Elbette, daha da radikal bir uygulamayla Türkiye'deki dövizle ilgili işlemlerin, döviz tevdiat hesabı açılmasının, döviz kredilerinin ya da dövize endeksli kredilerin tamamen kaldırılması da konuşulabilir. Ülke içinde döviz kullanımı ya da serbest şekilde döviz alım satımı sınırlandırılabilir. Ancak Türk lirası "güçlü para" değil, hatta paralar arasında en zayıf olanlardan bir tanesi oldu. Yurt dışına seyahat edenlerin, yurt dışı ile iş ilişkisi olanların veya yurt dışında okuyanların hangi metotlarla işlem yapabileceğini doğru şekilde tespit etmeden sınırlamalar koyulursa bu sefer de kaos meydana gelir. Bu uyarıyı yapmamın sebebi şu:
Bugüne kadar alınan önlemlerin önemli bir kısmına sonradan düzeltme geldi ya da uygulanamaz olduğu anlaşılınca geri çekildi. Dolayısıyla dövizle alakalı kararlar oldukça hassas kararlar olduğu için çok yönlü ve derli toplu düşünüp o şekilde bir yol haritası benimsenmesi en uygun davranış olacaktır diye düşünüyorum.
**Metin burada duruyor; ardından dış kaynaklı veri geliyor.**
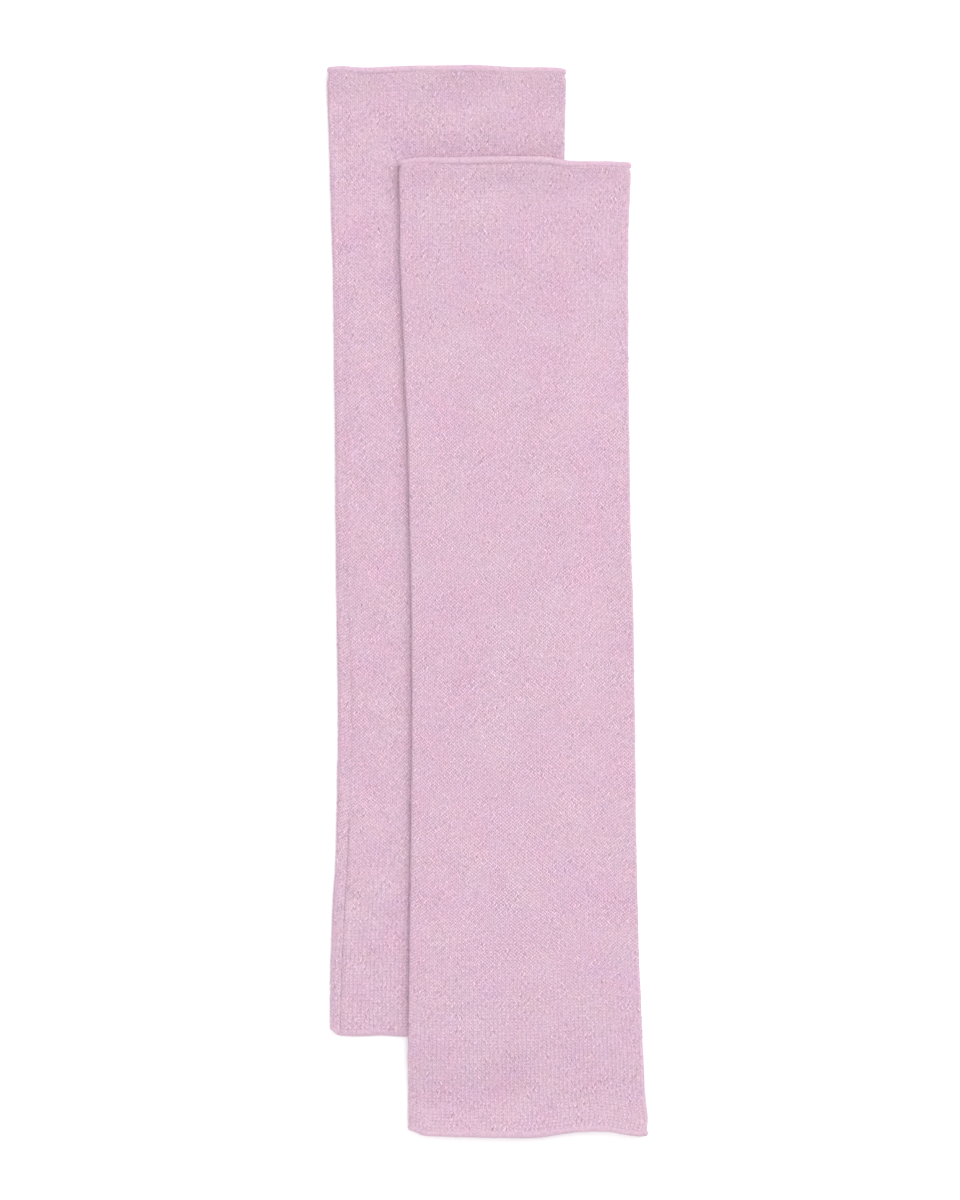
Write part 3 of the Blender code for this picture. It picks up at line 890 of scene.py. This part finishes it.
def linking(skin, material):
    """The linked seam's own stitches, which cross the bottom of its groove."""
    bm = bmesh.new()
    link = bmesh.ops.create_uvsphere(bm, u_segments=6, v_segments=4, radius=0.5)["verts"]
    bmesh.ops.scale(bm, verts=link, vec=LINK_SIZE)
    bmesh.ops.translate(bm, verts=link, vec=(0, 0.5, 0))
    # A sphere's edges and faces come in another order each run, so they are sorted
    bm.verts.index_update()
    for parts in (bm.edges, bm.faces):
        parts.sort(key=lambda part: sum(2**vert.index for vert in part.verts))
    mesh = repeated(finished(bm, "link"), 1, COURSES)
    points = flat_points(mesh)
    height = WALL / 2 - LINK_SINKS + points[:, 2]
    laid(mesh, skin, points[:, 0], points[:, 1], height, np.full(len(points), YARN_SHADE))
    return piece(f"{skin.glove.name}_linking", mesh, material)


def fibre():
    """One loose fibre, thick at its root, a length of 1 tall."""
    bm = bmesh.new()
    made = bmesh.ops.create_cone(
        bm, segments=FIBRE_SIDES, radius1=0.5, radius2=FIBRE_TIP, depth=1.0, cap_ends=True
    )["verts"]
    bmesh.ops.translate(bm, verts=made, vec=(0, 0, 0.5))
    upright = [edge for edge in bm.edges if abs(edge.verts[0].co.z - edge.verts[1].co.z) > 0.5]
    bmesh.ops.subdivide_edges(bm, edges=upright, cuts=1)
    bmesh.ops.triangulate(bm, faces=bm.faces)
    return finished(bm, "fibre")


def nap(skin, material):
    """Loose fibres that lie over the stitches and stand off a little."""
    chance = np.random.default_rng(3 + skin.glove.number)
    tries = FIBRE_TRIES * FIBRES
    root_wale = chance.uniform(0, WALES, tries)
    root_course = chance.uniform(1, COURSES - 1, tries)
    roots = skin.lay(root_wale, root_course, np.full(tries, WALL / 2))
    seen = roots[:, 2] - ground(skin.glove, roots[:, 0], roots[:, 1]) > SEEN_ABOVE
    seen &= ~hidden(skin.glove, roots[:, 0], roots[:, 1])
    kept = np.flatnonzero(seen)[:FIBRES]
    base = fibre()
    mesh = repeated(base, len(kept), 1)
    points = flat_points(mesh)
    number = np.arange(len(points)) // len(base.vertices)
    heading = chance.uniform(0, 2 * math.pi, len(kept))[number]
    bend = chance.normal(0, FIBRE_BEND, len(kept))[number]
    long = chance.normal(FIBRE_LONG, FIBRE_LONG_SPREAD, len(kept))
    long = np.clip(long, *FIBRE_LONG_LIMITS)[number]
    lift = chance.uniform(*FIBRE_LIFT, len(kept))[number]
    t = points[:, 2]
    way = heading + bend * t / 2
    aside = (points[:, 0] - number) * FIBRE_THICK
    across = long * t * np.cos(way) - aside * np.sin(heading + bend * t)
    along = long * t * np.sin(way) + aside * np.cos(heading + bend * t)
    height = WALL / 2 + STITCH_RISE - FIBRE_SINKS + lift * np.sin(FIBRE_ARCH * t)
    height += points[:, 1] * FIBRE_THICK
    wale = root_wale[kept][number] + across / WALE
    course = root_course[kept][number] + along / COURSE
    laid(mesh, skin, wale, course, height, np.full(len(points), FIBRE_SHADE))
    return piece(f"{skin.glove.name}_nap", mesh, material)


# Materials

def node(tree, kind, inputs=(), **settings):
    """A shader node with its settings, and its sockets set or joined."""
    made = tree.nodes.new(kind)
    for name, value in settings.items():
        setattr(made, name, value)
    for label, value in dict(inputs).items():
        socket = made.inputs[label]
        if isinstance(value, bpy.types.NodeSocket):
            tree.links.new(value, socket)
        else:
            socket.default_value = value
    return made


def maths(tree, operation, *values):
    return node(tree, "ShaderNodeMath", dict(enumerate(values)), operation=operation).outputs[0]


def noise(tree, place, scale, detail, roughness):
    settings = {"Vector": place, "Scale": scale, "Detail": detail, "Roughness": roughness}
    return node(tree, "ShaderNodeTexNoise", settings).outputs["Fac"]


def ranged(tree, value, low, high, to_low, to_high):
    settings = {
        "Value": value, "From Min": low, "From Max": high, "To Min": to_low, "To Max": to_high
    }
    return node(tree, "ShaderNodeMapRange", settings, clamp=False).outputs["Result"]


def wandering(tree, place, kind, to_low, to_high):
    """A value that noise of this kind moves between two."""
    value = noise(tree, place, kind.scale, kind.detail, kind.roughness)
    return ranged(tree, value, kind.low, kind.high, to_low, to_high)


def mixed(tree, share, first, second):
    """One colour blended into another."""
    made = node(tree, "ShaderNodeMix", data_type="RGBA")
    for place, value in ((0, share), (6, first), (7, second)):
        tree.links.new(value, made.inputs[place])
    return made.outputs[2]


def effect(name, inputs, output):
    """An empty shader node group, with the node that its inputs come from and its own end."""
    made = bpy.data.node_groups.new(name, "ShaderNodeTree")
    for label, kind, value in inputs:
        made.interface.new_socket(label, in_out="INPUT", socket_type=kind).default_value = value
    made.interface.new_socket(output[0], in_out="OUTPUT", socket_type=output[1])
    return made, made.nodes.new("NodeGroupInput").outputs, made.nodes.new("NodeGroupOutput").inputs


def make_heather():
    """Heather yarn, in which pink and lilac blend in soft clouds, with paler and deeper specks."""
    tree, given, out = effect(
        "heather yarn",
        [
            ("Pink", "NodeSocketColor", (1, 1, 1, 1)),
            ("Lilac", "NodeSocketColor", (1, 1, 1, 1)),
            ("Ash", "NodeSocketFloat", ASH),
            ("Shade", "NodeSocketFloat", YARN_SHADE),
            ("Shade Range", "NodeSocketFloat", 0.0),
            ("Cloth", "NodeSocketVector", (0, 0, 0)),
            ("Pit Shade", "NodeSocketFloat", 0.0),
        ],
        ("Color", "NodeSocketColor"),
    )
    place = node(tree, "ShaderNodeTexCoord").outputs["Object"]
    blend = wandering(tree, place, BLEND_NOISE, 0.0, 1.0)
    parts = node(
        tree, "ShaderNodeSeparateXYZ", {0: mixed(tree, blend, given["Pink"], given["Lilac"])}
    ).outputs
    ashen = wandering(tree, place, ASH_NOISE, -1.0, 1.0)
    ashen = maths(tree, "ADD", maths(tree, "MULTIPLY", ashen, given["Ash"]), 1.0)
    green = maths(tree, "MULTIPLY", parts["Y"], ashen)
    colour = node(tree, "ShaderNodeCombineXYZ", {"X": parts["X"], "Y": green, "Z": parts["Z"]})
    cloud = wandering(tree, place, CLOUD_NOISE, -CLOUD_SHADE, CLOUD_SHADE)
    speck = wandering(tree, place, SPECK_NOISE, -SPECK_SHADE, SPECK_SHADE)
    # Painted shade in the hollows between the legs, in a lattice of wales and courses
    spots = node(tree, "ShaderNodeSeparateXYZ", {0: given["Cloth"]}).outputs
    across, along = (
        maths(tree, "COSINE", ranged(tree, spots[axis], start, start + 1, 0, 2 * math.pi))
        for axis, start in zip("XY", PIT_SHADE_AT)
    )
    deep = maths(tree, "MULTIPLY", maths(tree, "MULTIPLY", across, along), given["Pit Shade"])
    light = maths(tree, "SUBTRACT", maths(tree, "ADD", cloud, speck), deep)
    lighter = maths(tree, "SUBTRACT", given["Shade"], YARN_SHADE)
    whole = maths(
        tree, "ADD", maths(tree, "MULTIPLY_ADD", lighter, given["Shade Range"], light), 1.0
    )
    yarn = node(
        tree, "ShaderNodeVectorMath", {0: colour.outputs[0], "Scale": whole}, operation="SCALE"
    )
    tree.links.new(yarn.outputs[0], out["Color"])
    return tree


def make_fibre_relief():
    """The roughness of spun yarn close to."""
    tree, given, out = effect(
        "spun yarn", [("Fineness", "NodeSocketFloat", 2400.0)], ("Height", "NodeSocketFloat")
    )
    place = node(tree, "ShaderNodeTexCoord").outputs["Object"]
    rough = noise(tree, place, given["Fineness"], detail=2.0, roughness=0.6)
    tree.links.new(rough, out["Height"])
    return tree


def make_knit_relief():
    """The rise of the loops where none are laid on, two slanted legs to a wale."""
    tree, given, out = effect(
        "knit relief", [("Cloth", "NodeSocketVector", (0, 0, 0))], ("Height", "NodeSocketFloat")
    )
    parts = node(tree, "ShaderNodeSeparateXYZ", {0: given["Cloth"]}).outputs
    wale = maths(tree, "FRACT", parts["X"])
    from_middle = maths(tree, "ABSOLUTE", maths(tree, "SUBTRACT", wale, 0.5))
    legs = maths(tree, "ABSOLUTE", maths(tree, "SINE", maths(tree, "MULTIPLY", wale, 2 * math.pi)))
    slant = maths(tree, "ADD", parts["Y"], maths(tree, "MULTIPLY", from_middle, 1.2))
    loops = maths(tree, "COSINE", maths(tree, "MULTIPLY", slant, 2 * math.pi))
    height = maths(tree, "MULTIPLY", legs, ranged(tree, loops, -1.0, 1.0, 0.4, 1.0))
    uncurled = maths(
        tree, "MULTIPLY", maths(tree, "GREATER_THAN", parts["Y"], 0.0),
        maths(tree, "LESS_THAN", parts["Y"], float(COURSES)),
    )
    tree.links.new(maths(tree, "MULTIPLY", height, uncurled), out["Height"])
    return tree


def cloth_map(tree):
    """Wales across and courses along, as laid on the surface."""
    return node(tree, "ShaderNodeUVMap", uv_map="cloth").outputs["UV"]


def jersey(name, effects, lightness=1.0, shade_range=0.0, knit_relief=False, pit_shade=False):
    """A finish of the heather jersey."""
    made = bpy.data.materials.new(name)
    made.use_nodes = True
    tree = made.node_tree
    shader = tree.nodes["Principled BSDF"]
    heather = node(tree, "ShaderNodeGroup", node_tree=effects["heather"])
    for label, colour in (("Pink", PINK), ("Lilac", LILAC)):
        heather.inputs[label].default_value = (*(v * lightness for v in colour), 1.0)
    if shade_range:
        shade = node(tree, "ShaderNodeAttribute", attribute_name="shade").outputs["Fac"]
        tree.links.new(shade, heather.inputs["Shade"])
        heather.inputs["Shade Range"].default_value = shade_range
    if pit_shade:
        deep = node(tree, "ShaderNodeAttribute", attribute_name="pit_shade").outputs["Fac"]
        tree.links.new(deep, heather.inputs["Pit Shade"])
        tree.links.new(cloth_map(tree), heather.inputs["Cloth"])
    tree.links.new(heather.outputs["Color"], shader.inputs["Base Color"])
    fibres = node(tree, "ShaderNodeGroup", node_tree=effects["fibres"]).outputs["Height"]
    bump = node(tree, "ShaderNodeBump", {"Strength": 0.35, "Distance": 0.00012, "Height": fibres})
    if knit_relief:
        loops = node(tree, "ShaderNodeGroup", node_tree=effects["knit"])
        tree.links.new(cloth_map(tree), loops.inputs["Cloth"])
        bump = node(
            tree, "ShaderNodeBump",
            {"Strength": 0.9, "Distance": 0.0003, "Height": loops.outputs["Height"],
             "Normal": bump.outputs["Normal"]},
        )
    tree.links.new(bump.outputs["Normal"], shader.inputs["Normal"])
    for label, value in (
        ("Roughness", 0.9), ("Metallic", 0.0), ("Specular IOR Level", 0.25),
        ("Sheen Weight", 0.4), ("Sheen Roughness", 0.5), ("Sheen Tint", SHEEN_TINT),
    ):
        shader.inputs[label].default_value = value
    return made


# The stage

def make_floor():
    bm = bmesh.new()
    bmesh.ops.create_grid(bm, x_segments=1, y_segments=1, size=4.0)
    mesh = finished(bm, "floor")
    made = bpy.data.materials.new("floor")
    made.use_nodes = True
    shader = made.node_tree.nodes["Principled BSDF"]
    shader.inputs["Base Color"].default_value = FLOOR_COLOUR
    shader.inputs["Roughness"].default_value = 0.8
    mesh.materials.append(made)
    floor = bpy.data.objects.new("floor", mesh)
    bpy.context.collection.objects.link(floor)


def soft_light(name, azimuth, elevation, size, power):
    """A square lamp that looks at the middle of the gloves."""
    data = bpy.data.lights.new(name, "AREA")
    data.shape = "SQUARE"
    data.size = size
    data.energy = power
    lamp = bpy.data.objects.new(name, data)
    bpy.context.collection.objects.link(lamp)
    turn, tilt = math.radians(azimuth), math.radians(elevation)
    lamp.location = (
        LAMPS_AWAY * math.cos(tilt) * math.cos(turn),
        LAMPS_AWAY * math.cos(tilt) * math.sin(turn),
        LAMPS_AWAY * math.sin(tilt),
    )
    lamp.rotation_euler = (0.0, math.pi / 2 - tilt, turn)


def make_world(strength):
    world = bpy.data.worlds.new("studio")
    world.use_nodes = True
    sky = world.node_tree.nodes["Background"]
    sky.inputs["Color"].default_value = (1.0, 1.0, 1.0, 1.0)
    sky.inputs["Strength"].default_value = strength
    bpy.context.scene.world = world


def overhead_camera():
    """Straight above, so that the pair is framed as in the photo."""
    pixel = PIXEL * MM
    data = bpy.data.cameras.new("camera")
    data.sensor_fit = "HORIZONTAL"
    data.sensor_width = 36.0
    data.lens = data.sensor_width * CAMERA_AWAY / (FRAME_WIDE * pixel)
    camera = bpy.data.objects.new("camera", data)
    bpy.context.collection.objects.link(camera)
    camera.location = (CAMERA_TO_SIDE * pixel, CAMERA_TO_END * pixel, CAMERA_AWAY + CLOTH_TOP)
    bpy.context.scene.camera = camera


# All of it

def make_finishes():
    """The finishes of the wall, the stitches, the linked seam and the loose fibres."""
    effects = {
        "heather": make_heather(), "fibres": make_fibre_relief(), "knit": make_knit_relief()
    }
    return {
        "wall": jersey("jersey wall", effects, WALL_SHADED_LIGHTNESS, WALL_SHADE_RANGE, knit_relief=True),
        "stitches": jersey("jersey stitches", effects, shade_range=STITCH_SHADE_RANGE, pit_shade=True),
        "seam": jersey("linked seam", effects, WALL_SHADED_LIGHTNESS),
        "nap": jersey("loose fibres", effects, FIBRE_LIGHTNESS),
    }


def dress(glove, finishes):
    """All that shows of a glove: its wall in place of the solids' layers and seam, the linked seam, the
    stitches, the purl side of its rolled ends and the nap.
    """
    skin = Skin(glove)
    wall = shell(skin, finishes["wall"])
    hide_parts(*(f"{glove.name}_{part}" for part in ("upper_layer", "lower_layer", "seam")))
    parts = [linking(skin, finishes["seam"])]
    for seed, (wales, courses) in enumerate(swatches(skin), 1):
        parts.append(stitches(skin, finishes["stitches"], wales, courses, seed))
    parts.append(purl_side(skin, finishes["stitches"], True))
    if glove.arm_rolls:
        parts.append(purl_side(skin, finishes["stitches"], False))
    parts.append(nap(skin, finishes["nap"]))


overhead_camera()
make_floor()
make_world(strength=0.55)
soft_light("key", azimuth=50, elevation=36, size=2.6, power=99)
soft_light("overhead", azimuth=90, elevation=88, size=2.4, power=47)
soft_light("left fill", azimuth=185, elevation=25, size=2.4, power=34)
soft_light("near fill", azimuth=262, elevation=25, size=2.4, power=32)
bpy.context.scene.view_settings.view_transform = "Standard"

finishes = make_finishes()
for glove in (UNDER, OVER):
    dress(glove, finishes)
Deprem Sonrası Senaryolar...
Öncelikle bazı ihtimalleri seslendirelim:
- Merkez Bankası, faiz indirmeye devam edebilir.
- Seçimler, zamanında yapılabilir; beklenmedik sonuçlar oluşabilir.
- Farklı bölgelerde deprem ya da doğal afet beklenebilir.
- Kredi kampanyaları ve efektif talebi uyaran uygulamalar enflasyonu artırabilir.
“Bunların hepsi aynı anda gerçekleşirse” diye öngörüde bulunmak yerine, bazılarının gerçekleşmesi sonucunda ortaya çıkacak durumu tahmin etmeye çalışalım. Enseyi karartmaya, hele ki bu zamanda, gerek yok.
Bu yıl enflasyon en az yüzde 50 olarak gerçekleşirken büyüme yüzde 2 veya yüzde 2,5 civarında gerçekleşir. İşsizlik yüzde 12,5 üzerine çıkıp yüzde 11,5 olarak yılı bitirebilir. Cari açığın millî gelire oranı yüzde 5'i aşabilir. Kamu borç stokunun millî gelire oranı tekrar yüzde 40'ın üzerine, hatta yüzde 45'lere gelebilir. 2023'ü bu şekilde geride bırakmayı başarabilirsek, 2024'te enflasyonun yüzde 35 civarında olacağını, büyümenin yüzde 4'ü bulacağını, işsizliğin yüzde 10,5'e gerileyeceğini, cari açığın milli gelire oranının yüzde 4'ün altında kalabileceğini, kamu borcunun millî gelire oranının da tekrar 2022 seviyesine, yani yüzde 38'e geri döneceğini söyleyebiliriz. Bunlar tabii ki "en iyi ihtimal" kategorisinde değerlendirilmeli.